Cette série est le résultat d’une commande en 2000 de la ville d’Aulnay-sous-Bois en liaison avec huit autres communes de la banlieue parisienne : doter la ville d’une œuvre d’art visible par la population. Johan Creten, en collaboration avec les étudiants de l’école d’art locale et des lycéens, réalise ces tablettes, bas-reliefs destinés à combler les trous des façades des logements sociaux qui se sont dégradés au fil des années. Le municipalité refuse qu’elles soient insérées dans les immeubles (elles auraient désigné les détériorations), elles furent présentées à la mairie et dans les quartiers nord de la ville. Johan Creten les a réutilisées en les incrustant sur des panneaux mobiles imitant la brique, matériau courant dans le Nord et en Belgique. Ainsi exposées à Roubaix, elles sont à mettre en relation avec le passé social d’une ville exsangue à la suite de la fermeture des usines textiles.
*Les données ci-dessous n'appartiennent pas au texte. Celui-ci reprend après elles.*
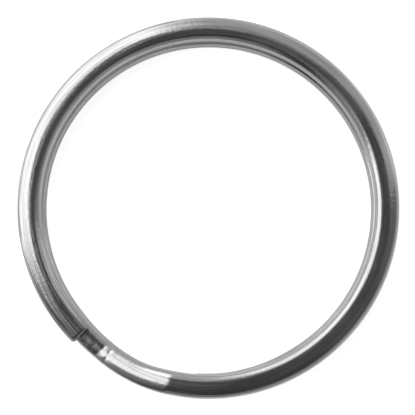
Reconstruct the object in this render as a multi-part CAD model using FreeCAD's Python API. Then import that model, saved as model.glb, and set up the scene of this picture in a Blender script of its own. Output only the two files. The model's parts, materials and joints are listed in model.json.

« Bestiarium » : sculptures polychromes, une beauté malade

C’est à un renouveau de la céramique que l’on assiste : Johan Creten présente une suite monumentale de 17 sculptures de bêtes (environ 200 kilogrammes chacune). Une mouche noire morte gisant sur le dos a une allure humaine avec ses deux pattes au galbe féminin. Une sauterelle apparaît empêchée de bondir, de déployer ses pattes. Un hérisson aveuglé par des coulures noirâtres peut attendre, il a fait provision de glands. Le flamant et le pélican ont la tête baissée… L’artiste élabore un langage à partir d’une image naturaliste qu’il détourne, qu’il transfigure par apport de couleurs délirantes, dissonantes, réinventant ainsi l’ordre de la sculpture selon l’ordre de la peinture. La « peau » des bêtes (pelage, plumes, écailles, carapace, coquille) est riche de l’émail opaque ou translucide, gamme chromatique insolite, véritable dermatose. L’Araignée morte semble se vider et imbiber le sol, matière bleuâtre purulente, le Chien mort se putréfie, verdâtre. Une palette profuse, libre dans ses écarts : hérisson aux piquants verts, sauterelle rose mauve, gris crème, bleu turquoise… convulsion de couleurs, c’est précisément ce qui rend ces bêtes étranges, fascinantes et inquiétantes. Presque toutes sont incapables de se dresser, de se mouvoir, indifférentes au monde qui les entoure. Le climat qui émane de cette « ménagerie » sans logique ni cohérence est celui de la solitude, de la mélancolie et de l’affliction. Aucun collectif qui soit, meute, horde ou nuée ; chacun englué dans sa matérialité indéboulonnable. Ce Bestiaire nous fait percevoir charnellement et mentalement l’inarticulé des rapports humains qui menace de s’amplifier. Solitude… Peut-on envisager de réunir quelques unes de ces bêtes comme l’a fait La Fontaine ? Au visiteur d’imaginer la fable que ces sculptures peuvent éveiller. Quand il se déplace autour d’elles, le reflet du socle de couleur différente se met en mouvement sur l’animal, lui apportant une croyance de vie, un fil vers l’humanité. Pour affirmer que les espérances ne sont pas toujours déjà mortes, Johan Creten réalise, en 2022, un complément à « C’est dans ma nature » et une « Rencontre », promesse d’accueil et de partage, deux fresques murales en bronze doré, coloris dont le brillant suggère gage de vitalité et de réjouissance.

Exposition à La Piscine, Roubaix, jusqu’au 29 mai. Catalogue Gallimard, 224 pages, 35 €.